* BEGIN *
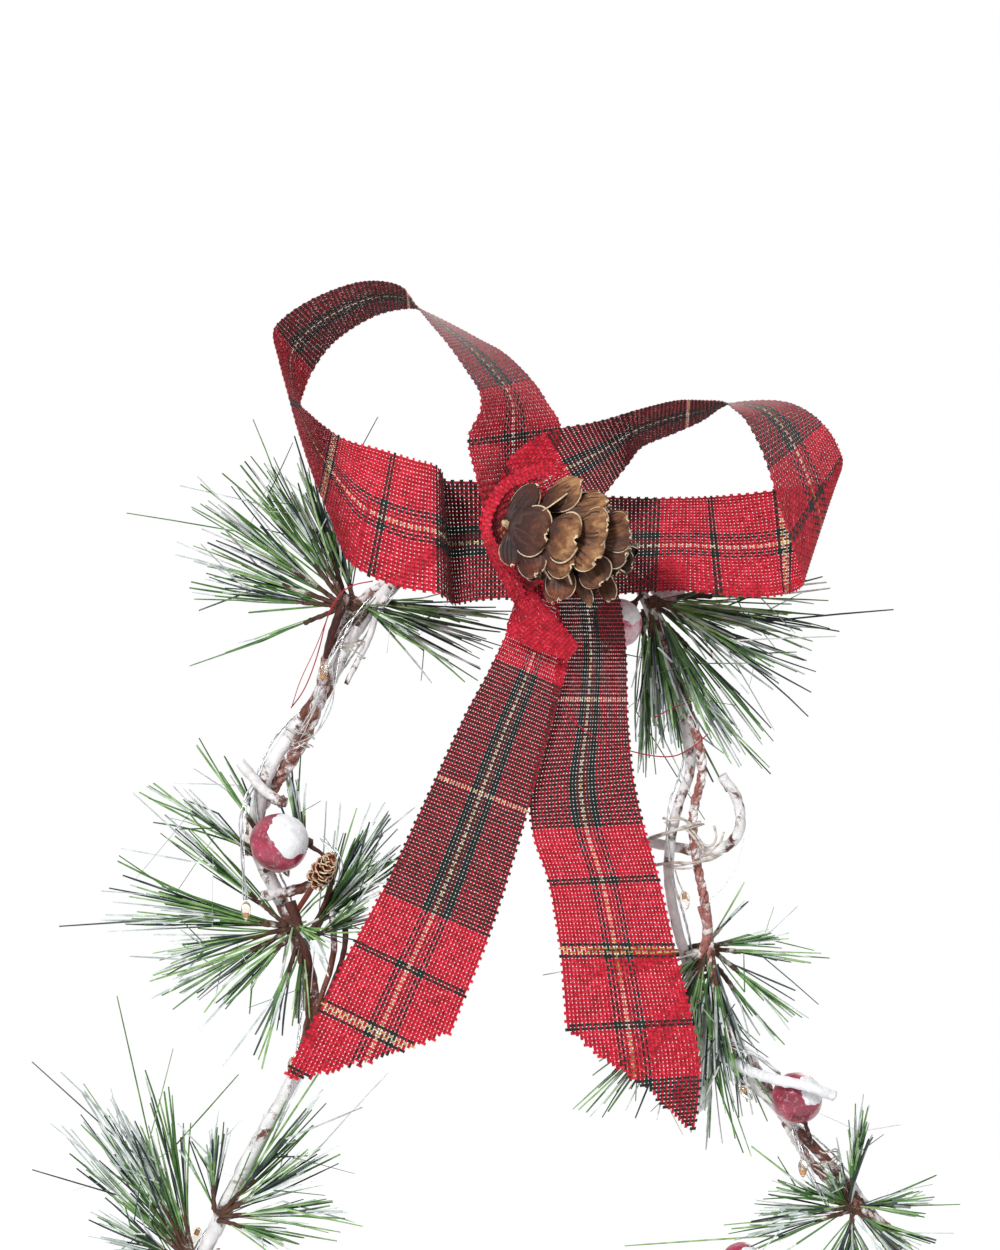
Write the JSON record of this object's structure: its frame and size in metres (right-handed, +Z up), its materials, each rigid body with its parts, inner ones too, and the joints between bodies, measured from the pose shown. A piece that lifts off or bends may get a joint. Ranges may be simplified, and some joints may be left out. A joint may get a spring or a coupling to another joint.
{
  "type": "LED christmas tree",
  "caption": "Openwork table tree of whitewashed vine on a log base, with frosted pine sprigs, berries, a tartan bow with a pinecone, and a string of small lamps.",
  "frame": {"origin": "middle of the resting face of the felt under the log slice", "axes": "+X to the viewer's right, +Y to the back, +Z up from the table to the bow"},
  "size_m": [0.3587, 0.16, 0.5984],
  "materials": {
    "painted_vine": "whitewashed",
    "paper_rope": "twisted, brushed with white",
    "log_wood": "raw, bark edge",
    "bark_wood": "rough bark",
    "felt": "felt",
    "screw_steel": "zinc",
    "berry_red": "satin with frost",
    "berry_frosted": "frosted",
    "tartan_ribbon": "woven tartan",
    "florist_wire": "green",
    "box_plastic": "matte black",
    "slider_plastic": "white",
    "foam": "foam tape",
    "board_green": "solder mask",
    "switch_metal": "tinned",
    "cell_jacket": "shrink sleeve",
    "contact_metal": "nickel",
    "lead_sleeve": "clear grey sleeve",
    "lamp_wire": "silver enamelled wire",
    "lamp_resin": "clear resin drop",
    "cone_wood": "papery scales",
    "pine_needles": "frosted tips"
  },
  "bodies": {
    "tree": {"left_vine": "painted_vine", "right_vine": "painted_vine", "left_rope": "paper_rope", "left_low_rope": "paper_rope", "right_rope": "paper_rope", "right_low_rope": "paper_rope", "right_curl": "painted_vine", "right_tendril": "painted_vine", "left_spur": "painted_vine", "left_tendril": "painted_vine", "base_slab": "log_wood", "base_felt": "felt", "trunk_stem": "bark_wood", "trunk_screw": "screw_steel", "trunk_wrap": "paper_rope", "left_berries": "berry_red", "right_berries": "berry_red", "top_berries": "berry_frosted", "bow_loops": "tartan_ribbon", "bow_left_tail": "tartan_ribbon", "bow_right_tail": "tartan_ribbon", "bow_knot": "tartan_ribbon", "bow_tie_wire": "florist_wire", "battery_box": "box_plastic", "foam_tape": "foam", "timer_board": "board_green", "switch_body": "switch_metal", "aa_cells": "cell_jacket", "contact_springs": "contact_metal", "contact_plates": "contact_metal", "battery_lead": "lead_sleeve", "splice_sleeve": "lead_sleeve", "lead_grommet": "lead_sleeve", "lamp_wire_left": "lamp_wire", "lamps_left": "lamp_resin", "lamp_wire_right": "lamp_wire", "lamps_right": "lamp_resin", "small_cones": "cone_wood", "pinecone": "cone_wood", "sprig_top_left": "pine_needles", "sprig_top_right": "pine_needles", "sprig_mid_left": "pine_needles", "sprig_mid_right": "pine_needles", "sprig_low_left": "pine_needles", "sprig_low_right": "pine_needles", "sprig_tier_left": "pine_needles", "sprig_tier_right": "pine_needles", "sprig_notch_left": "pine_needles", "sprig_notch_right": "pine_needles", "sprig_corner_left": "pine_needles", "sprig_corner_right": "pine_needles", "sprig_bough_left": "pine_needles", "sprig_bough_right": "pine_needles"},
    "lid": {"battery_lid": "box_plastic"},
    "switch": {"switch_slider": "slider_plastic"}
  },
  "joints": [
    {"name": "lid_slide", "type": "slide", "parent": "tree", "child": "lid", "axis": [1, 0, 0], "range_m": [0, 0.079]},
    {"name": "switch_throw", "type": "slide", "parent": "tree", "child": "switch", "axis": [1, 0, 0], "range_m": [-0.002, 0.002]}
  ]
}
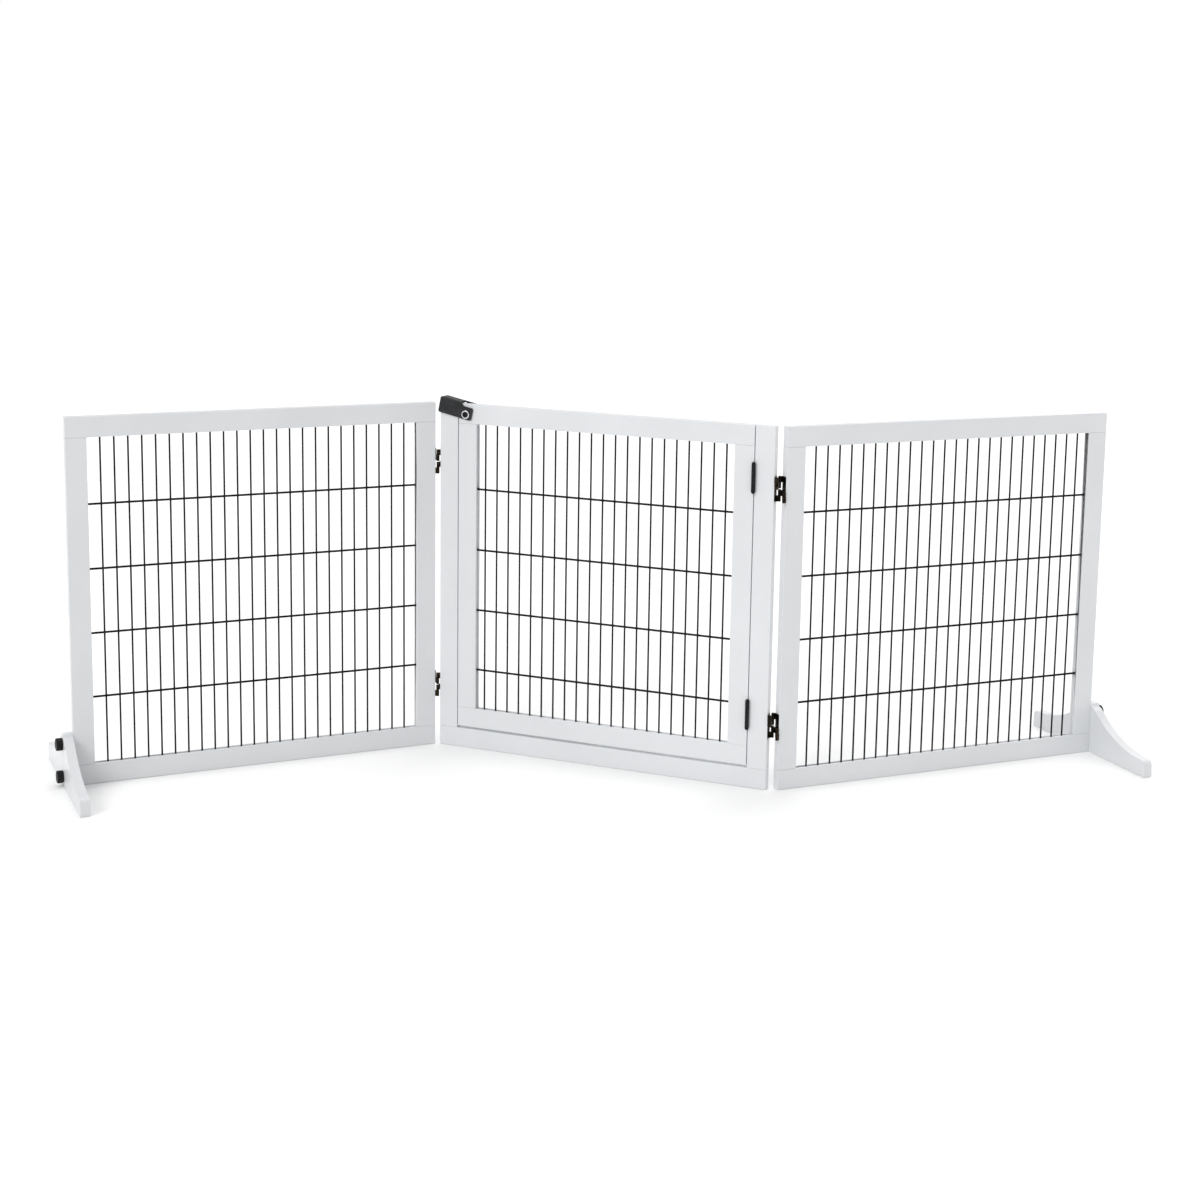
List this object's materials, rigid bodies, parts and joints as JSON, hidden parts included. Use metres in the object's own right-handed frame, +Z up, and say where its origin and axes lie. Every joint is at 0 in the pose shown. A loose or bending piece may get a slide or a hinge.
* END *
● Task brief: Every record shown above should be written out again exactly.

● Exercise response:
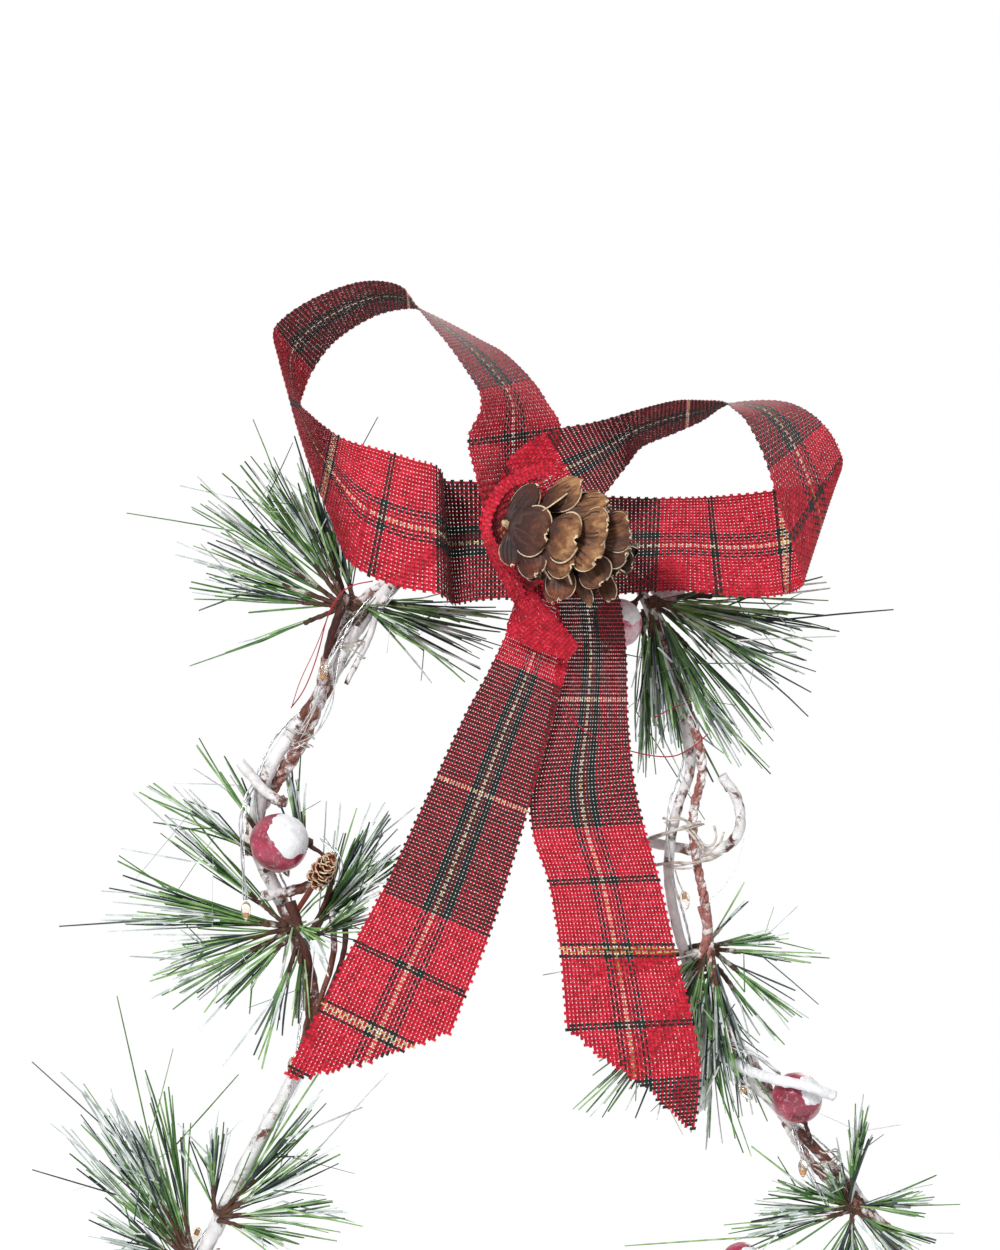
Write the JSON record of this object's structure: its frame and size in metres (right-handed, +Z up), its materials, each rigid body with its parts, inner ones too, and the joints between bodies, measured from the pose shown. A piece that lifts off or bends may get a joint. Ranges may be simplified, and some joints may be left out. A joint may get a spring or a coupling to another joint.
{
  "type": "LED christmas tree",
  "caption": "Openwork table tree of whitewashed vine on a log base, with frosted pine sprigs, berries, a tartan bow with a pinecone, and a string of small lamps.",
  "frame": {"origin": "middle of the resting face of the felt under the log slice", "axes": "+X to the viewer's right, +Y to the back, +Z up from the table to the bow"},
  "size_m": [0.3587, 0.16, 0.5984],
  "materials": {
    "painted_vine": "whitewashed",
    "paper_rope": "twisted, brushed with white",
    "log_wood": "raw, bark edge",
    "bark_wood": "rough bark",
    "felt": "felt",
    "screw_steel": "zinc",
    "berry_red": "satin with frost",
    "berry_frosted": "frosted",
    "tartan_ribbon": "woven tartan",
    "florist_wire": "green",
    "box_plastic": "matte black",
    "slider_plastic": "white",
    "foam": "foam tape",
    "board_green": "solder mask",
    "switch_metal": "tinned",
    "cell_jacket": "shrink sleeve",
    "contact_metal": "nickel",
    "lead_sleeve": "clear grey sleeve",
    "lamp_wire": "silver enamelled wire",
    "lamp_resin": "clear resin drop",
    "cone_wood": "papery scales",
    "pine_needles": "frosted tips"
  },
  "bodies": {
    "tree": {"left_vine": "painted_vine", "right_vine": "painted_vine", "left_rope": "paper_rope", "left_low_rope": "paper_rope", "right_rope": "paper_rope", "right_low_rope": "paper_rope", "right_curl": "painted_vine", "right_tendril": "painted_vine", "left_spur": "painted_vine", "left_tendril": "painted_vine", "base_slab": "log_wood", "base_felt": "felt", "trunk_stem": "bark_wood", "trunk_screw": "screw_steel", "trunk_wrap": "paper_rope", "left_berries": "berry_red", "right_berries": "berry_red", "top_berries": "berry_frosted", "bow_loops": "tartan_ribbon", "bow_left_tail": "tartan_ribbon", "bow_right_tail": "tartan_ribbon", "bow_knot": "tartan_ribbon", "bow_tie_wire": "florist_wire", "battery_box": "box_plastic", "foam_tape": "foam", "timer_board": "board_green", "switch_body": "switch_metal", "aa_cells": "cell_jacket", "contact_springs": "contact_metal", "contact_plates": "contact_metal", "battery_lead": "lead_sleeve", "splice_sleeve": "lead_sleeve", "lead_grommet": "lead_sleeve", "lamp_wire_left": "lamp_wire", "lamps_left": "lamp_resin", "lamp_wire_right": "lamp_wire", "lamps_right": "lamp_resin", "small_cones": "cone_wood", "pinecone": "cone_wood", "sprig_top_left": "pine_needles", "sprig_top_right": "pine_needles", "sprig_mid_left": "pine_needles", "sprig_mid_right": "pine_needles", "sprig_low_left": "pine_needles", "sprig_low_right": "pine_needles", "sprig_tier_left": "pine_needles", "sprig_tier_right": "pine_needles", "sprig_notch_left": "pine_needles", "sprig_notch_right": "pine_needles", "sprig_corner_left": "pine_needles", "sprig_corner_right": "pine_needles", "sprig_bough_left": "pine_needles", "sprig_bough_right": "pine_needles"},
    "lid": {"battery_lid": "box_plastic"},
    "switch": {"switch_slider": "slider_plastic"}
  },
  "joints": [
    {"name": "lid_slide", "type": "slide", "parent": "tree", "child": "lid", "axis": [1, 0, 0], "range_m": [0, 0.079]},
    {"name": "switch_throw", "type": "slide", "parent": "tree", "child": "switch", "axis": [1, 0, 0], "range_m": [-0.002, 0.002]}
  ]
}
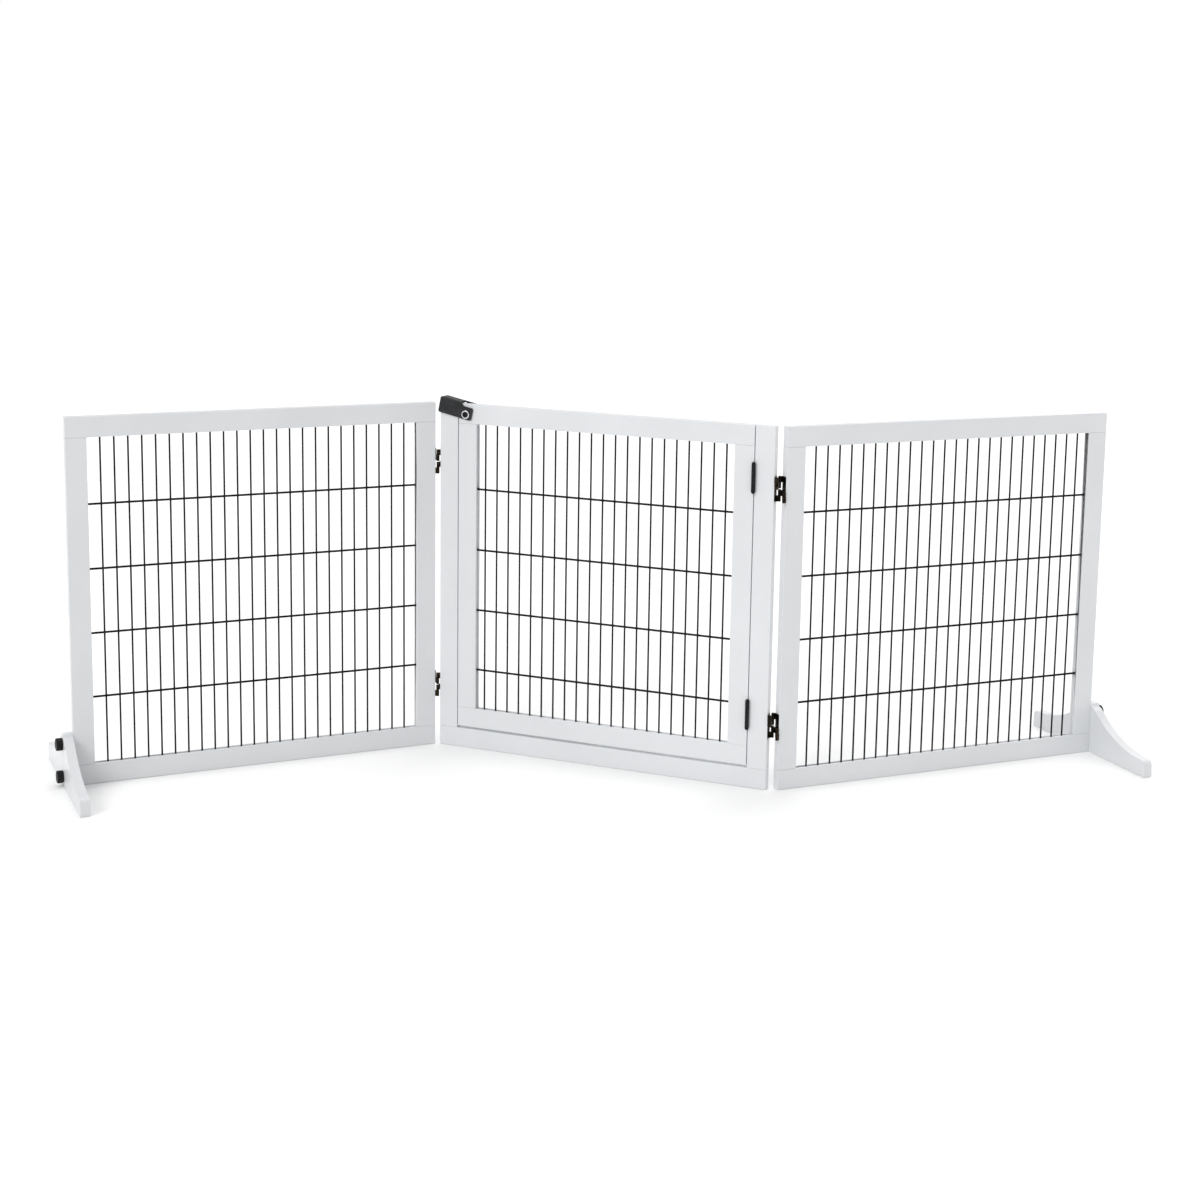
List this object's materials, rigid bodies, parts and joints as JSON, hidden parts included. Use metres in the object's own right-handed frame, +Z up, and say where its origin and axes lie. Every joint is at 0 in the pose shown. A loose or bending piece may get a slide or a hinge.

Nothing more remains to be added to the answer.